*Work to be completed*: Below is a listing; restate from it, character for character, the lines beginning at the line holding "obj.matrix_world = Matrix.Identity(4)" and ending at the line holding "the solid, and", both included.

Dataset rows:
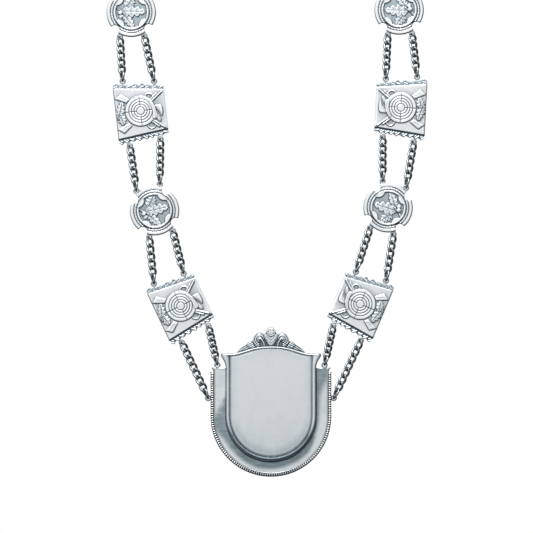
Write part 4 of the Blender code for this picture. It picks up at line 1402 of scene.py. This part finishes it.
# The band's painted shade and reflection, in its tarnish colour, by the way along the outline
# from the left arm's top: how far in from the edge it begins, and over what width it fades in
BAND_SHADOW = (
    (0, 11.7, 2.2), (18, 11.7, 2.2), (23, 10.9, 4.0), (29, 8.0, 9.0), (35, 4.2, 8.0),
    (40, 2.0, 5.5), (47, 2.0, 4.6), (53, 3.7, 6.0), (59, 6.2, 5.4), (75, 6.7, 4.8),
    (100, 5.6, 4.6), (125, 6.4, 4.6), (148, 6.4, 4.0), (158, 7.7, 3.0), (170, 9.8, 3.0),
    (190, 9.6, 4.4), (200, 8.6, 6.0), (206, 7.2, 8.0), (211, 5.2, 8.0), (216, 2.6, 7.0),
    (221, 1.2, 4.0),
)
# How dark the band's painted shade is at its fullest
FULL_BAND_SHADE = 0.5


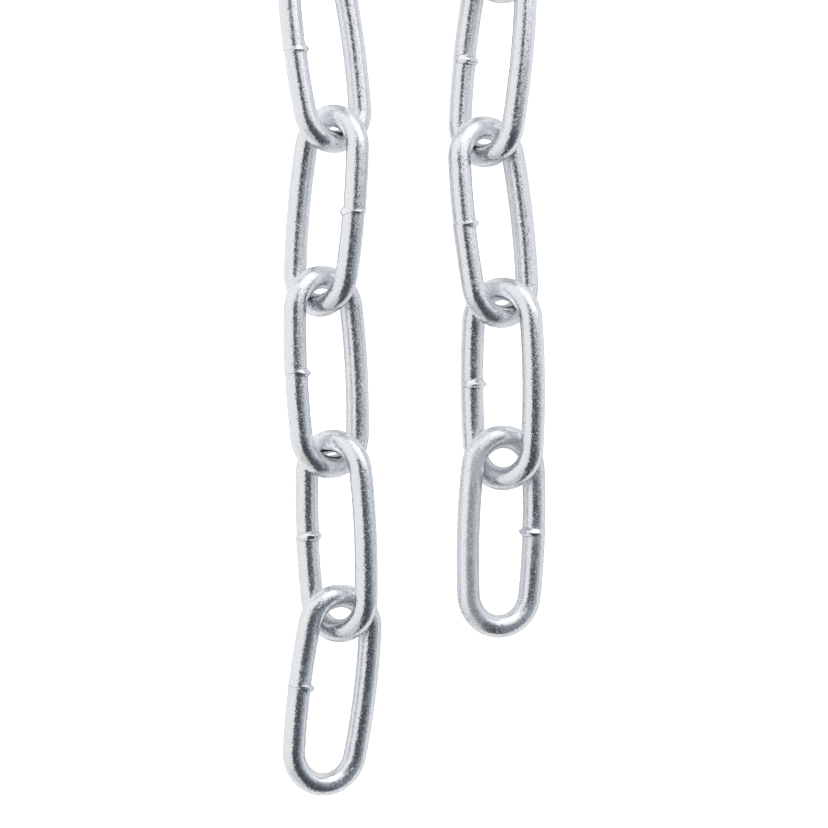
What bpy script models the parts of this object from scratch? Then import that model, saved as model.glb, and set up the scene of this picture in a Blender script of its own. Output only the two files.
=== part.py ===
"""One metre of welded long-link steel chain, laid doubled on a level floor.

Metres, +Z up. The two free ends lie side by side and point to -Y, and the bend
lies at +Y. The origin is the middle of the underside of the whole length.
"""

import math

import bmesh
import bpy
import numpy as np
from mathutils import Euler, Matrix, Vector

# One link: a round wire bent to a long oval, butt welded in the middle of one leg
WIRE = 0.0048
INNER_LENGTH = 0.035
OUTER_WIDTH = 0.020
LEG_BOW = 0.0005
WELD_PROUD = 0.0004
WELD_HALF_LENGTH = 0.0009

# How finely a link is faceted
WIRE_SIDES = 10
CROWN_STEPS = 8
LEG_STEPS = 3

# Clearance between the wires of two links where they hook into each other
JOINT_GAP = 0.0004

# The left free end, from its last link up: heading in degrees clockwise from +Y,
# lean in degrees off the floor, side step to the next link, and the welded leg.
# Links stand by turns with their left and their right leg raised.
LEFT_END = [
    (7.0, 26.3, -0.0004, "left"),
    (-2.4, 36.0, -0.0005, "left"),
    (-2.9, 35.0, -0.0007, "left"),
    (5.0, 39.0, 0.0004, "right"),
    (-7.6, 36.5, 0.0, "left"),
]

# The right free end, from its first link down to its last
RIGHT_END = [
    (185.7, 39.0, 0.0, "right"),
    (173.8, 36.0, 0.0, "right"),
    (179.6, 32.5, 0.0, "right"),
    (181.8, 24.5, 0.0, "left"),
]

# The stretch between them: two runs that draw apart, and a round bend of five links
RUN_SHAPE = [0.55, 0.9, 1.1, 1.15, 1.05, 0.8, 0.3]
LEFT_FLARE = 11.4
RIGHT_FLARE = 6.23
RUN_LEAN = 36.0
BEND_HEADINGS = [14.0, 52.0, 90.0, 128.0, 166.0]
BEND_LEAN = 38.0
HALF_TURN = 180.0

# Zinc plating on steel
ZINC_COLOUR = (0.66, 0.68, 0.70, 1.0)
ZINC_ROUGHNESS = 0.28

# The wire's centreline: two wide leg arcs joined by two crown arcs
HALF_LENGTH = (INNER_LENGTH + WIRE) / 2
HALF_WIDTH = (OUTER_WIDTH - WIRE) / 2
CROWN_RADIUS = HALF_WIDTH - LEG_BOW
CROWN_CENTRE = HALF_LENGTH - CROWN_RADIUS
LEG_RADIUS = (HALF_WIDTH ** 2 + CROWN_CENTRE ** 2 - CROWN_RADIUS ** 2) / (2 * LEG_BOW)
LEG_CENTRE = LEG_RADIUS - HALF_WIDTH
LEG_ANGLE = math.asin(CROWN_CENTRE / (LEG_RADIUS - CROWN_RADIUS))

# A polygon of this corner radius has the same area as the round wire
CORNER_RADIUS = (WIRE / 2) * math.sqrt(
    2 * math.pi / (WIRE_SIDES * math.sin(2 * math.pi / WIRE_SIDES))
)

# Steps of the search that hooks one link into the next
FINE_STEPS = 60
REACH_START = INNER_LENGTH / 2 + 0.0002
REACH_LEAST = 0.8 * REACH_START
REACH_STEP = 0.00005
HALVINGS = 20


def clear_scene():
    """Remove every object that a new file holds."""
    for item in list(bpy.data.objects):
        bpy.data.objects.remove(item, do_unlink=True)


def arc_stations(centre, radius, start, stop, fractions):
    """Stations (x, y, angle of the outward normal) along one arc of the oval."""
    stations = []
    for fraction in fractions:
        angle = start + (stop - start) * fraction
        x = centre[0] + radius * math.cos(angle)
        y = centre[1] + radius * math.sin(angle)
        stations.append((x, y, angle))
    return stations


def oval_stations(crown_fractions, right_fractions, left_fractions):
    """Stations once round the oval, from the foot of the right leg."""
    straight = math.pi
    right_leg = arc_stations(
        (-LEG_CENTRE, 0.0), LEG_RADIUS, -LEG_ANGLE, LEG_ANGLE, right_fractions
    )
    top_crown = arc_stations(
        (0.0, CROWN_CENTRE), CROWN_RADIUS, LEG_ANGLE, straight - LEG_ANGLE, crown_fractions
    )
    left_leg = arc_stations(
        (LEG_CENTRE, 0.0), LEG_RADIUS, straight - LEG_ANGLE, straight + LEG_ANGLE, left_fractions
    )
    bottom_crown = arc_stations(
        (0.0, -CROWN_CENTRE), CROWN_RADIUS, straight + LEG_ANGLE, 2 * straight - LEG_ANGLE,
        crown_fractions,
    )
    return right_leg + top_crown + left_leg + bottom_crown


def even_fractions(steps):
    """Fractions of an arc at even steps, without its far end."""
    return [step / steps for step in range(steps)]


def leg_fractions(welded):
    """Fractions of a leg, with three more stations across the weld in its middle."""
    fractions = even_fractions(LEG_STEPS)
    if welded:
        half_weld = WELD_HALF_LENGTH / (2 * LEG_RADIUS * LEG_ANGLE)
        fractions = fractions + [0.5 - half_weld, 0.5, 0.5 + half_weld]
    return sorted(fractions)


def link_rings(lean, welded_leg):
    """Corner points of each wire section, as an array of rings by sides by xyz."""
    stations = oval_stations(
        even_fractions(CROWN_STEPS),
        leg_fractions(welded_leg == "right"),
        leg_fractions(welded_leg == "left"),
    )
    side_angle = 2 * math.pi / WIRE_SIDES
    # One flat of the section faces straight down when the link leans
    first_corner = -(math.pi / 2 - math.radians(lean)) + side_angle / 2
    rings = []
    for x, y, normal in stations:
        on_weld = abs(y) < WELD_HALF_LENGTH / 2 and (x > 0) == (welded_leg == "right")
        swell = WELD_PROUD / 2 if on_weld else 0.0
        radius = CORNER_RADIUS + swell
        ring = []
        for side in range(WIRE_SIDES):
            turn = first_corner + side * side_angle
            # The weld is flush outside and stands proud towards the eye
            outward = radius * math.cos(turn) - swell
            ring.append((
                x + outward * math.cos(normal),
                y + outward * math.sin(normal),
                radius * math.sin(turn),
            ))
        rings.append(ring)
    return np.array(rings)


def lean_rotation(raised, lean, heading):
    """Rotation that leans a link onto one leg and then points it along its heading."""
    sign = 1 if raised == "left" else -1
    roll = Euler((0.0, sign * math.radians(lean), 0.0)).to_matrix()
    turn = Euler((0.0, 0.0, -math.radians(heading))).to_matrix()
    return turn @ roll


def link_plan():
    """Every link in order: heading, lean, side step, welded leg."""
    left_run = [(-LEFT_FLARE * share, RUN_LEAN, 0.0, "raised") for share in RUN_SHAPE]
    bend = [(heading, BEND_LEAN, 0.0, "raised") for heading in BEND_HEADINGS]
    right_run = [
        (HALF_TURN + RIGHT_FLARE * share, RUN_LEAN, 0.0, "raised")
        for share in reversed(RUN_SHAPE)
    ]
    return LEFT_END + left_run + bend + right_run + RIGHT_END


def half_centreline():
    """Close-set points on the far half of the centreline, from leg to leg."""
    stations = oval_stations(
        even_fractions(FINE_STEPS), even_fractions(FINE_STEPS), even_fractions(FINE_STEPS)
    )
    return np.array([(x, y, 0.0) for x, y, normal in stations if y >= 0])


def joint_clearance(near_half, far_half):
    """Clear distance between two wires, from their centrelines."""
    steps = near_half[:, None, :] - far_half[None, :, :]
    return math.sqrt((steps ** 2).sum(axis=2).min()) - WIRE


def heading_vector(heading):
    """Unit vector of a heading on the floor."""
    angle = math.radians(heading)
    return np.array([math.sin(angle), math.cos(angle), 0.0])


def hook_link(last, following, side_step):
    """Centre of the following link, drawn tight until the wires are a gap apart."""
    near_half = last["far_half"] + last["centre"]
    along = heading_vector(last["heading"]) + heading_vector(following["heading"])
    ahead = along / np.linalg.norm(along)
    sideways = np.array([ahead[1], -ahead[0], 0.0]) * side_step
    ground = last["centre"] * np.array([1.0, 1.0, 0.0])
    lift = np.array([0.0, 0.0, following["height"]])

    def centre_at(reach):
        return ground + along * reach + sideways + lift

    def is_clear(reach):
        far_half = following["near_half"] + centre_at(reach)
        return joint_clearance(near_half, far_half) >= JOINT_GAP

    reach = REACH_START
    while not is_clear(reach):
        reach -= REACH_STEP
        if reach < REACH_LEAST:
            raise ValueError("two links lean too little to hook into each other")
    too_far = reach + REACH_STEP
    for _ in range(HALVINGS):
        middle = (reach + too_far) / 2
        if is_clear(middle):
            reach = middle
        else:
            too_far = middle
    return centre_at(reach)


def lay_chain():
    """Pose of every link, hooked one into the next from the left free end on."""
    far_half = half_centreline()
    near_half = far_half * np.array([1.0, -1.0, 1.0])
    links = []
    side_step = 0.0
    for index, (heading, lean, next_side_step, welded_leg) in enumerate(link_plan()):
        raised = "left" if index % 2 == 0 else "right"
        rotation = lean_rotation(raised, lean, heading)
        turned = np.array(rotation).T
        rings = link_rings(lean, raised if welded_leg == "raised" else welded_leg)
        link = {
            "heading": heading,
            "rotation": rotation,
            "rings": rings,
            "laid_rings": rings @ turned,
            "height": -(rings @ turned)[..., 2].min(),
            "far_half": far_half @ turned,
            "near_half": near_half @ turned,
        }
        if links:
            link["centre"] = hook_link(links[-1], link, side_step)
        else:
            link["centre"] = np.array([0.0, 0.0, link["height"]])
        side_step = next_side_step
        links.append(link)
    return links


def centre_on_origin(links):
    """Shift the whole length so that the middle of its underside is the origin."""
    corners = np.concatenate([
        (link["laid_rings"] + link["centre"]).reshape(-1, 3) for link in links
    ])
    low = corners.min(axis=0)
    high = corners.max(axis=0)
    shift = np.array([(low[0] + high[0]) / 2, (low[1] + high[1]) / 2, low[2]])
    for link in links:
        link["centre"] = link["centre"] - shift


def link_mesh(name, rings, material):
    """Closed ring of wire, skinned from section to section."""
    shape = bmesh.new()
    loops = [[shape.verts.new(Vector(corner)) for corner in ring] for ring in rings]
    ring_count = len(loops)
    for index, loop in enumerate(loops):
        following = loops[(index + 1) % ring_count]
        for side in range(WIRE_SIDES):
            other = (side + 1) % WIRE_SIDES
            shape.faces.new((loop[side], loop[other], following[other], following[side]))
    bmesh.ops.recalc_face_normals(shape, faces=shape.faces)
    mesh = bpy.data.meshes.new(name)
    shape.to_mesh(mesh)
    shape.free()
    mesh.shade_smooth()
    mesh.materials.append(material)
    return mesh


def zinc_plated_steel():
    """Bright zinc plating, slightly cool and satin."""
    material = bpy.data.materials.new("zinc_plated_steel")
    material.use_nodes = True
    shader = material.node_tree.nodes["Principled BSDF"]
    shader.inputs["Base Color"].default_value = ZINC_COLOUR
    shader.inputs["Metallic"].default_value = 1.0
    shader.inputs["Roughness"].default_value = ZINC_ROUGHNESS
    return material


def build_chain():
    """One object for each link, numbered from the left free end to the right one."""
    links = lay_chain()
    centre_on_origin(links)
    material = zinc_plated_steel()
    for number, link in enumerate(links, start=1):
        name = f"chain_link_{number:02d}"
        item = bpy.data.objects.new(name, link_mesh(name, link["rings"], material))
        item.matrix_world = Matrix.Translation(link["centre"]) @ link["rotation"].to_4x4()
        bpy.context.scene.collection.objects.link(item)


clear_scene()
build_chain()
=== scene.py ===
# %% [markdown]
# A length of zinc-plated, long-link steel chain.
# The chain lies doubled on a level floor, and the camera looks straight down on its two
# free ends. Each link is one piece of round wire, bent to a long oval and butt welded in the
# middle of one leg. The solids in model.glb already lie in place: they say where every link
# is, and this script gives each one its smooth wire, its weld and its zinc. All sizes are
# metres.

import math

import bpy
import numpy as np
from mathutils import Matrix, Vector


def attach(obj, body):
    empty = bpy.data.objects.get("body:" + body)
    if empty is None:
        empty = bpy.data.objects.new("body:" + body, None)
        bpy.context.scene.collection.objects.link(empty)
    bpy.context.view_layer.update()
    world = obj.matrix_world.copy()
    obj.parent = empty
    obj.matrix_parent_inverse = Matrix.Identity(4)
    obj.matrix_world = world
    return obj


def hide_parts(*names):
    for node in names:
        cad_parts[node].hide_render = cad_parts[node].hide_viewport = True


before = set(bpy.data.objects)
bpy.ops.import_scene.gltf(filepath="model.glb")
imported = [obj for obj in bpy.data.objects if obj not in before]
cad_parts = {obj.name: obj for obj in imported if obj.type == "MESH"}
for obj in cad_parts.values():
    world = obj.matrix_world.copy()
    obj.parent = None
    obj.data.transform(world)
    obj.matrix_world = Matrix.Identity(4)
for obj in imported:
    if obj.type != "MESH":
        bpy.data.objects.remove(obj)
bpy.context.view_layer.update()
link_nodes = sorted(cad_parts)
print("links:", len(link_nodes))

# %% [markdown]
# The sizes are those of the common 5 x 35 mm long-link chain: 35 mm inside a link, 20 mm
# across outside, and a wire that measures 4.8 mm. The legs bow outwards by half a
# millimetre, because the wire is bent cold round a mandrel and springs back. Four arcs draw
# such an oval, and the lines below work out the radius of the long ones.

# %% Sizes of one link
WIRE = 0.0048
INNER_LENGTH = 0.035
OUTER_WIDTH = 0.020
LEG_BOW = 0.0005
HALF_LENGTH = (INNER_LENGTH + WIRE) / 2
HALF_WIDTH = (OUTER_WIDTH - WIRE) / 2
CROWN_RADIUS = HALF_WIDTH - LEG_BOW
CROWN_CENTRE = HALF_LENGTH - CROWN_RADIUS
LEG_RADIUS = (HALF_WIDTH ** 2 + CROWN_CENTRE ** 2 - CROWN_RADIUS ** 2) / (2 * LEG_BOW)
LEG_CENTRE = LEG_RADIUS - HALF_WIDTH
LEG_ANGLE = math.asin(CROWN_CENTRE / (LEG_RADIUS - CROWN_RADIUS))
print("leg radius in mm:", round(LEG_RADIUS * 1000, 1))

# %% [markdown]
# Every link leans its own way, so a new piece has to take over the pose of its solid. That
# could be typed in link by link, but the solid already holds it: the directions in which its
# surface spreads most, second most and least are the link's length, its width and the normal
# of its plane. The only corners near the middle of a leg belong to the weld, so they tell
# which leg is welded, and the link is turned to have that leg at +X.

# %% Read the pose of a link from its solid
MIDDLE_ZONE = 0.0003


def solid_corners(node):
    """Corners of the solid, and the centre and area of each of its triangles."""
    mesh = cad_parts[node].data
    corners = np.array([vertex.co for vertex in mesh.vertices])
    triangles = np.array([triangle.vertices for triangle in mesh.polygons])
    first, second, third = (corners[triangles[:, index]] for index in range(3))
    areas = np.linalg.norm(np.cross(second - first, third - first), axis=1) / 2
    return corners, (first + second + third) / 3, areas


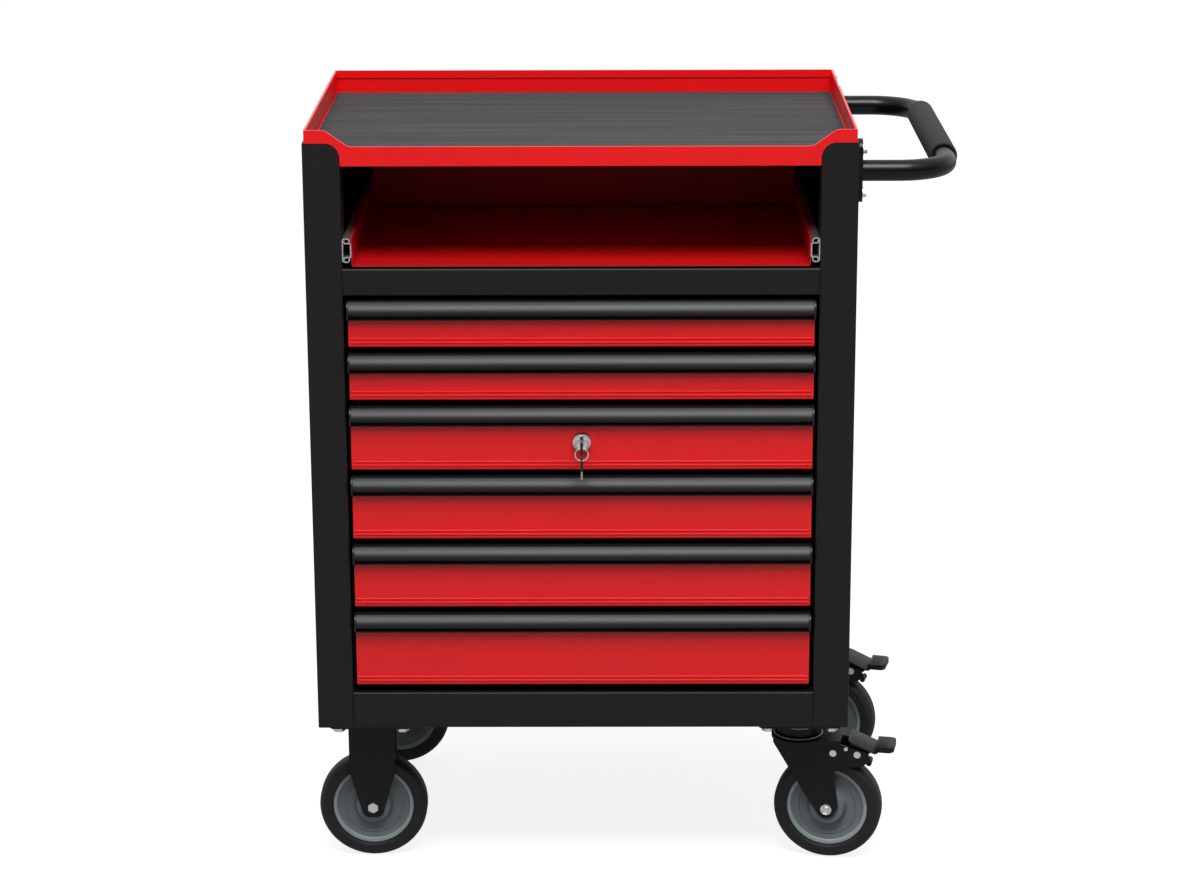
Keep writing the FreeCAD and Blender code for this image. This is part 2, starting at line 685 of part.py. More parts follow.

*Worked solution*:
    obj.matrix_world = Matrix.Identity(4)
for obj in imported:
    if obj.type != "MESH":
        bpy.data.objects.remove(obj)
bpy.context.view_layer.update()
link_nodes = sorted(cad_parts)
print("links:", len(link_nodes))

# %% [markdown]
# The sizes are those of the common 5 x 35 mm long-link chain: 35 mm inside a link, 20 mm
# across outside, and a wire that measures 4.8 mm. The legs bow outwards by half a
# millimetre, because the wire is bent cold round a mandrel and springs back. Four arcs draw
# such an oval, and the lines below work out the radius of the long ones.

# %% Sizes of one link
WIRE = 0.0048
INNER_LENGTH = 0.035
OUTER_WIDTH = 0.020
LEG_BOW = 0.0005
HALF_LENGTH = (INNER_LENGTH + WIRE) / 2
HALF_WIDTH = (OUTER_WIDTH - WIRE) / 2
CROWN_RADIUS = HALF_WIDTH - LEG_BOW
CROWN_CENTRE = HALF_LENGTH - CROWN_RADIUS
LEG_RADIUS = (HALF_WIDTH ** 2 + CROWN_CENTRE ** 2 - CROWN_RADIUS ** 2) / (2 * LEG_BOW)
LEG_CENTRE = LEG_RADIUS - HALF_WIDTH
LEG_ANGLE = math.asin(CROWN_CENTRE / (LEG_RADIUS - CROWN_RADIUS))
print("leg radius in mm:", round(LEG_RADIUS * 1000, 1))

# %% [markdown]
# Every link leans its own way, so a new piece has to take over the pose of its solid. That
# could be typed in link by link, but the solid already holds it: the directions in which its
# surface spreads most, second most and least are the link's length, its width and the normal
# of its plane. The only corners near the middle of a leg belong to the weld, so they tell
# which leg is welded, and the link is turned to have that leg at +X.

# %% Read the pose of a link from its solid
MIDDLE_ZONE = 0.0003


def solid_corners(node):
    """Corners of the solid, and the centre and area of each of its triangles."""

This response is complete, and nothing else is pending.